Information shown ->
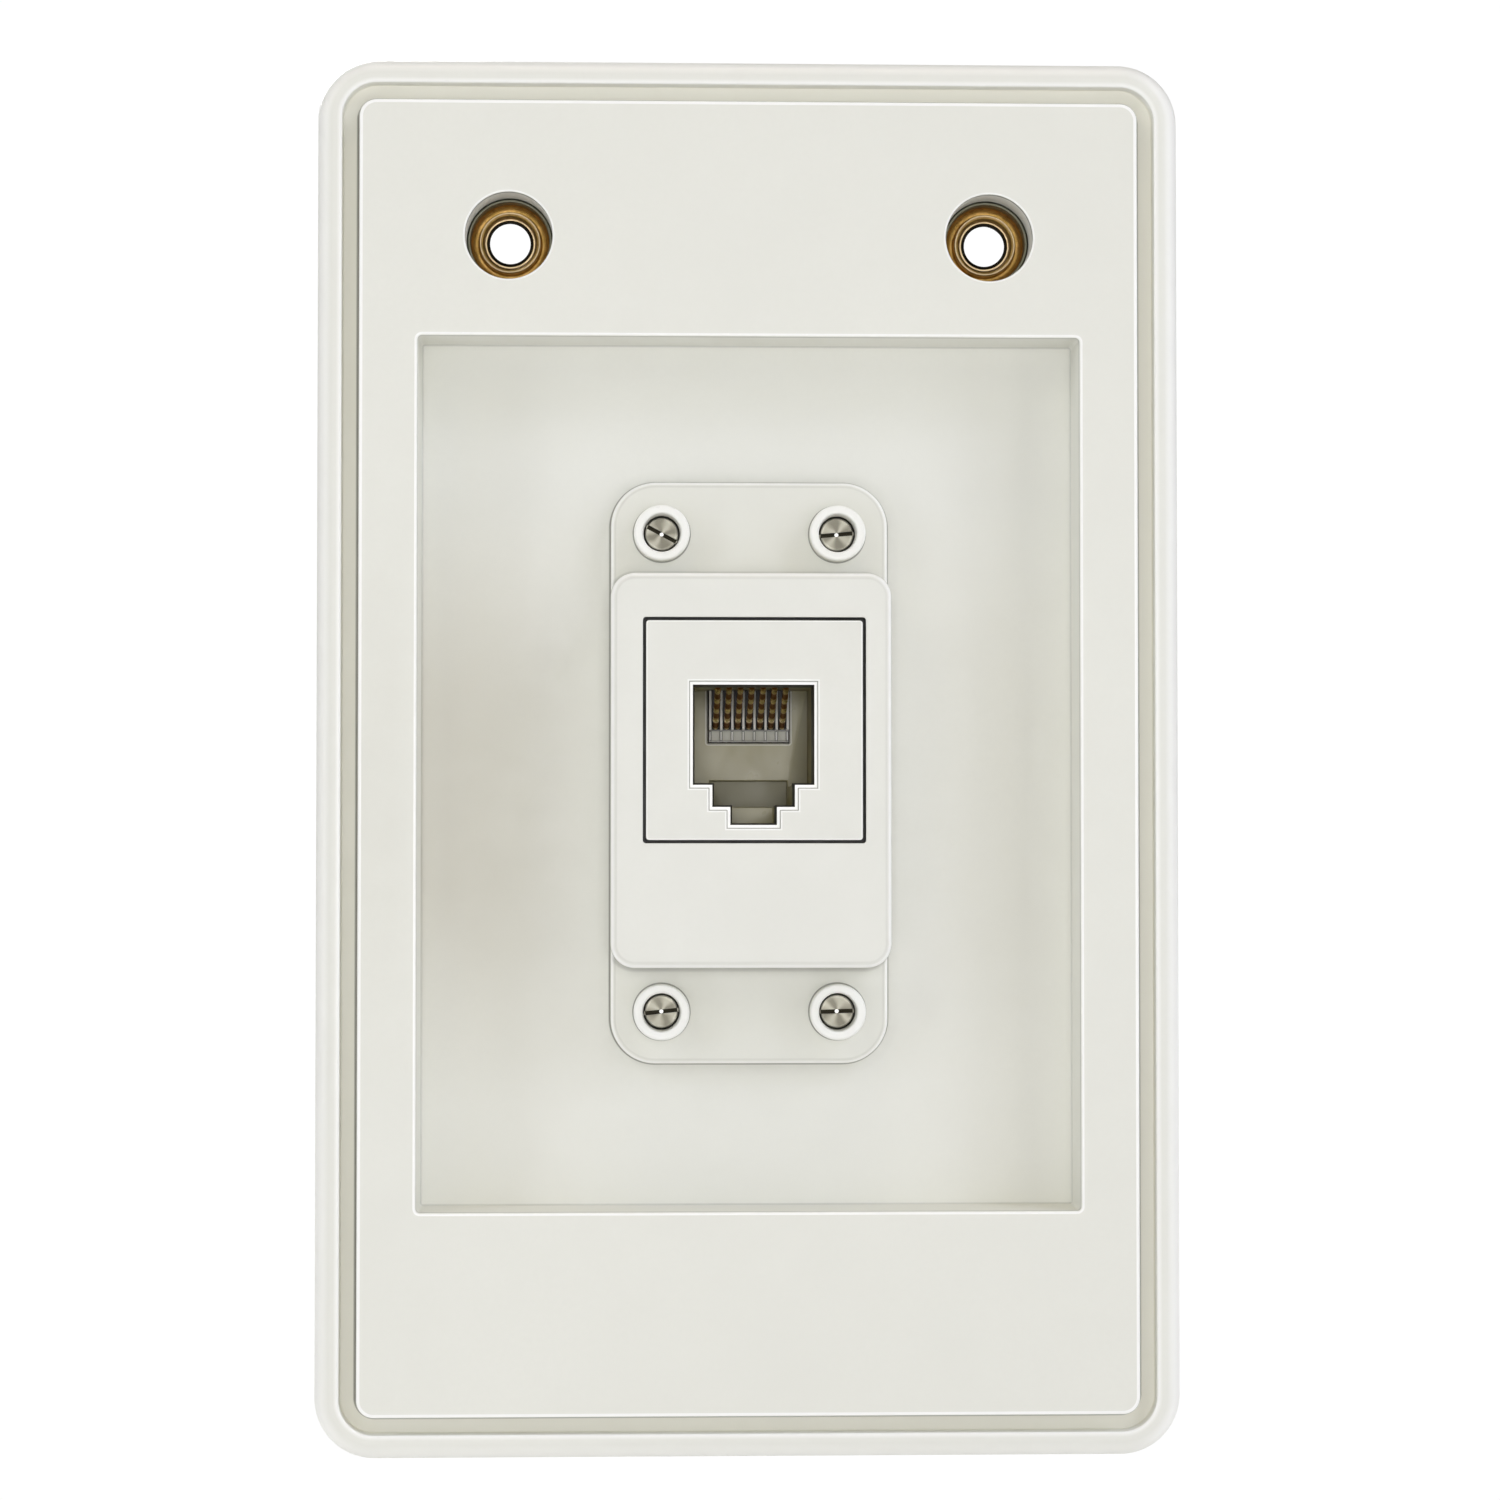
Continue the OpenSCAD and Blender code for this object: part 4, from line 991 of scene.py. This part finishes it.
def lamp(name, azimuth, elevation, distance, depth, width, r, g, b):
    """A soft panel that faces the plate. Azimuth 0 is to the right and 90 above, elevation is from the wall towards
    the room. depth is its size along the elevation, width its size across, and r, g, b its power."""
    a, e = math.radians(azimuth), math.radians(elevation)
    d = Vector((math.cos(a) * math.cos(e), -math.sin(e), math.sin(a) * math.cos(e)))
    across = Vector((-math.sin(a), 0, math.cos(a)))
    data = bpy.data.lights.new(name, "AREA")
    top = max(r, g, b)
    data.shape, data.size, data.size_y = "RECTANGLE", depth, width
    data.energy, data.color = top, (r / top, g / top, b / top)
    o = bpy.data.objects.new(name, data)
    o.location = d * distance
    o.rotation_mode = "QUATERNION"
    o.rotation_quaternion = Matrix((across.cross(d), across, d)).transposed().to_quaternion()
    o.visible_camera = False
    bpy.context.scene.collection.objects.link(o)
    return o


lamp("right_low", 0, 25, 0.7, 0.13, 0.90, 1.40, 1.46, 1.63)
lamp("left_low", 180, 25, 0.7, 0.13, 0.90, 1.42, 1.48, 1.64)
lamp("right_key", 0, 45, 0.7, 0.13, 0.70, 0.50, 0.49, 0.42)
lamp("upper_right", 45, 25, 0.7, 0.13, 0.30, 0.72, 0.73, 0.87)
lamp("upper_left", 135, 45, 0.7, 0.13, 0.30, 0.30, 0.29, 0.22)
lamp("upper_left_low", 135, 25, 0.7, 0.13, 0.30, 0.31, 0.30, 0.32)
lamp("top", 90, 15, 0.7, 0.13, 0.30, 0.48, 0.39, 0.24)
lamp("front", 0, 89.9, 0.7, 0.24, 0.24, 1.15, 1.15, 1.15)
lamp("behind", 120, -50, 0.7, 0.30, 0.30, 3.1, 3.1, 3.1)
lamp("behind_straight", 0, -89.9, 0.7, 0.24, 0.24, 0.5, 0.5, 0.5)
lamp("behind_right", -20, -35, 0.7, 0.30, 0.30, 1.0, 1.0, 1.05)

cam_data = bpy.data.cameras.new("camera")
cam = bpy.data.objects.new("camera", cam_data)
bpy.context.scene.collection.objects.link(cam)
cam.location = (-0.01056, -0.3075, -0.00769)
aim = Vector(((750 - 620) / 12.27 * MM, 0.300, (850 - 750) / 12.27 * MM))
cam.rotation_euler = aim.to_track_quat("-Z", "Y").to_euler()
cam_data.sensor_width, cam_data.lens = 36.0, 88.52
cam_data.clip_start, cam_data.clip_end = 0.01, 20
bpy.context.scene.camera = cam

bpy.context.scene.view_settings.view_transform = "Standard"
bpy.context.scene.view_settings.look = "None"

Exercise prompt -> Please reproduce each line exactly as written.

Problem solution ->
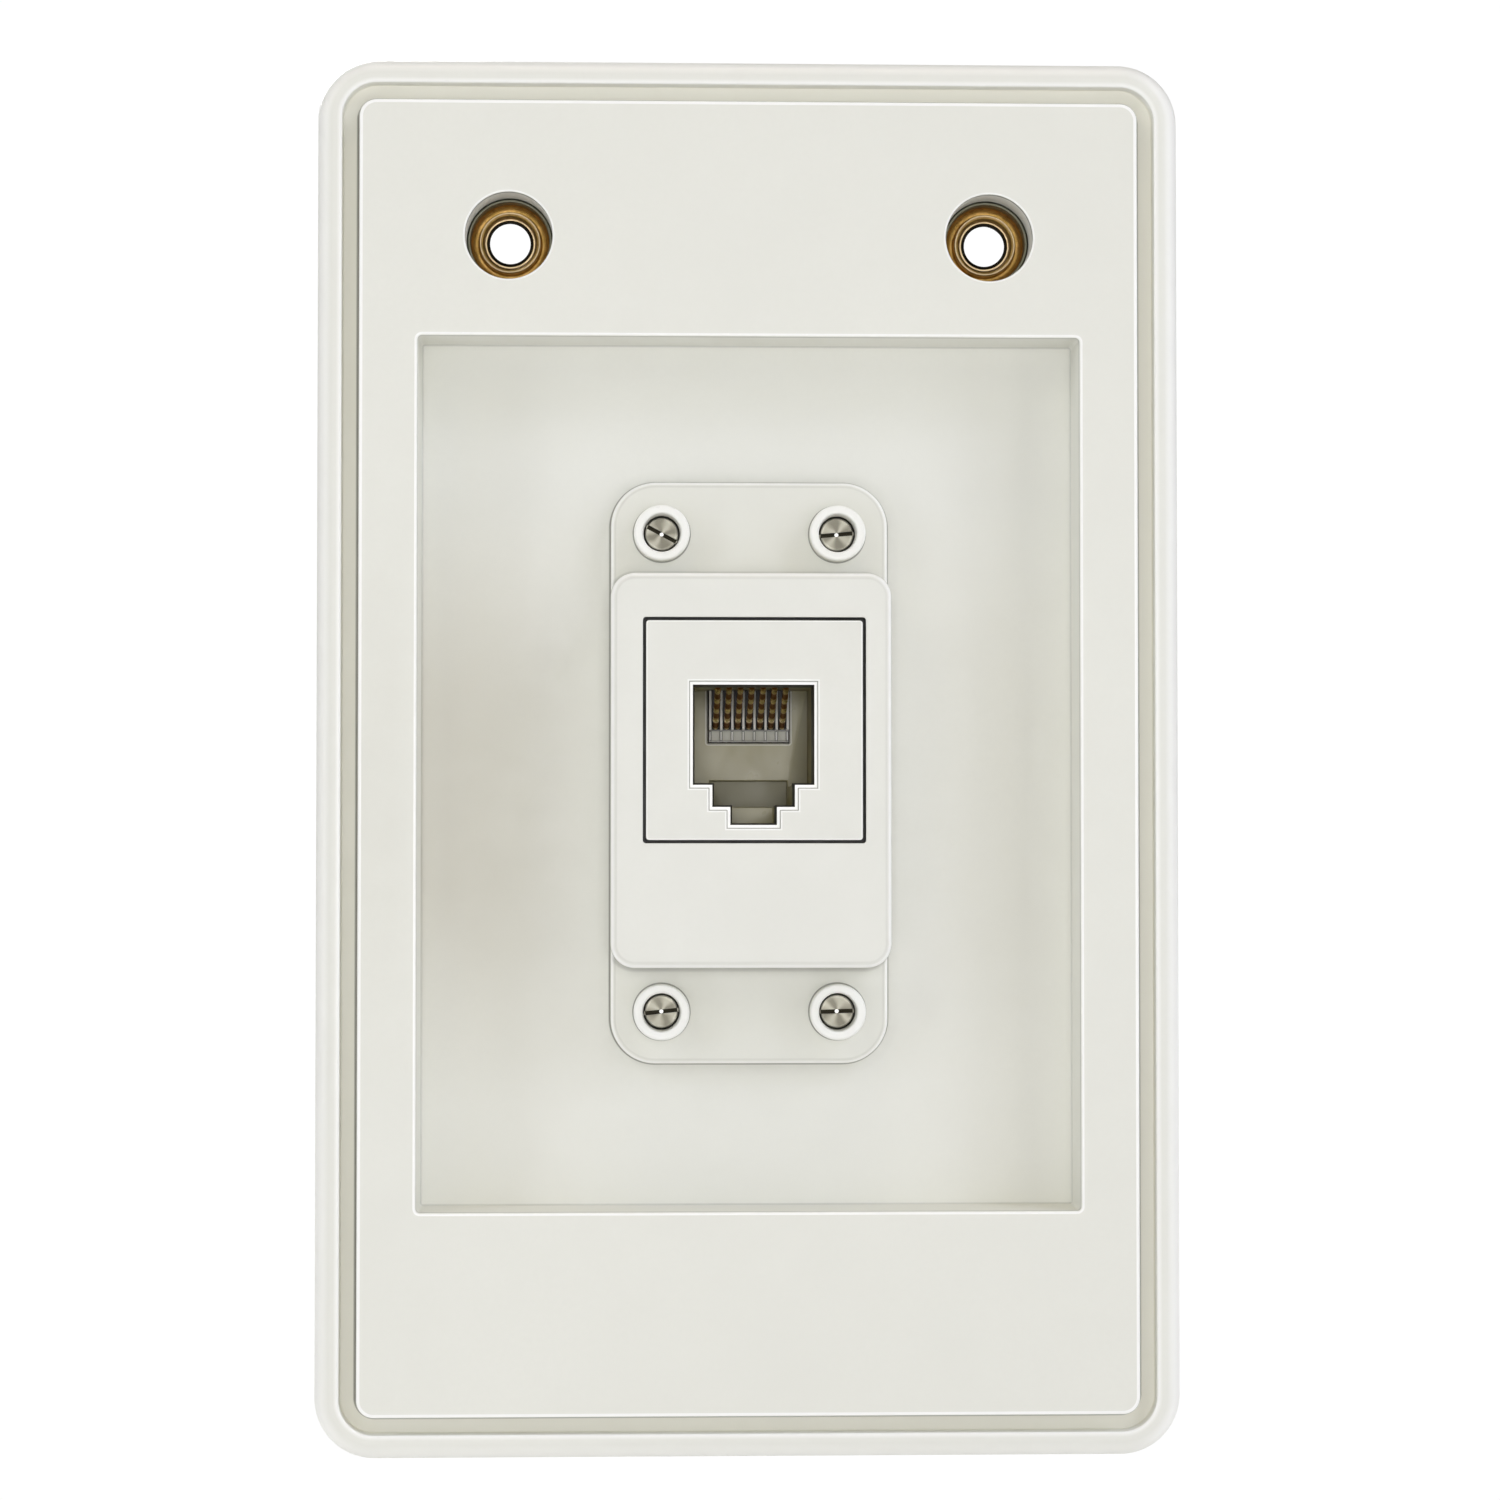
Continue the OpenSCAD and Blender code for this object: part 4, from line 991 of scene.py. This part finishes it.
def lamp(name, azimuth, elevation, distance, depth, width, r, g, b):
    """A soft panel that faces the plate. Azimuth 0 is to the right and 90 above, elevation is from the wall towards
    the room. depth is its size along the elevation, width its size across, and r, g, b its power."""
    a, e = math.radians(azimuth), math.radians(elevation)
    d = Vector((math.cos(a) * math.cos(e), -math.sin(e), math.sin(a) * math.cos(e)))
    across = Vector((-math.sin(a), 0, math.cos(a)))
    data = bpy.data.lights.new(name, "AREA")
    top = max(r, g, b)
    data.shape, data.size, data.size_y = "RECTANGLE", depth, width
    data.energy, data.color = top, (r / top, g / top, b / top)
    o = bpy.data.objects.new(name, data)
    o.location = d * distance
    o.rotation_mode = "QUATERNION"
    o.rotation_quaternion = Matrix((across.cross(d), across, d)).transposed().to_quaternion()
    o.visible_camera = False
    bpy.context.scene.collection.objects.link(o)
    return o


lamp("right_low", 0, 25, 0.7, 0.13, 0.90, 1.40, 1.46, 1.63)
lamp("left_low", 180, 25, 0.7, 0.13, 0.90, 1.42, 1.48, 1.64)
lamp("right_key", 0, 45, 0.7, 0.13, 0.70, 0.50, 0.49, 0.42)
lamp("upper_right", 45, 25, 0.7, 0.13, 0.30, 0.72, 0.73, 0.87)
lamp("upper_left", 135, 45, 0.7, 0.13, 0.30, 0.30, 0.29, 0.22)
lamp("upper_left_low", 135, 25, 0.7, 0.13, 0.30, 0.31, 0.30, 0.32)
lamp("top", 90, 15, 0.7, 0.13, 0.30, 0.48, 0.39, 0.24)
lamp("front", 0, 89.9, 0.7, 0.24, 0.24, 1.15, 1.15, 1.15)
lamp("behind", 120, -50, 0.7, 0.30, 0.30, 3.1, 3.1, 3.1)
lamp("behind_straight", 0, -89.9, 0.7, 0.24, 0.24, 0.5, 0.5, 0.5)
lamp("behind_right", -20, -35, 0.7, 0.30, 0.30, 1.0, 1.0, 1.05)

cam_data = bpy.data.cameras.new("camera")
cam = bpy.data.objects.new("camera", cam_data)
bpy.context.scene.collection.objects.link(cam)
cam.location = (-0.01056, -0.3075, -0.00769)
aim = Vector(((750 - 620) / 12.27 * MM, 0.300, (850 - 750) / 12.27 * MM))
cam.rotation_euler = aim.to_track_quat("-Z", "Y").to_euler()
cam_data.sensor_width, cam_data.lens = 36.0, 88.52
cam_data.clip_start, cam_data.clip_end = 0.01, 20
bpy.context.scene.camera = cam

bpy.context.scene.view_settings.view_transform = "Standard"
bpy.context.scene.view_settings.look = "None"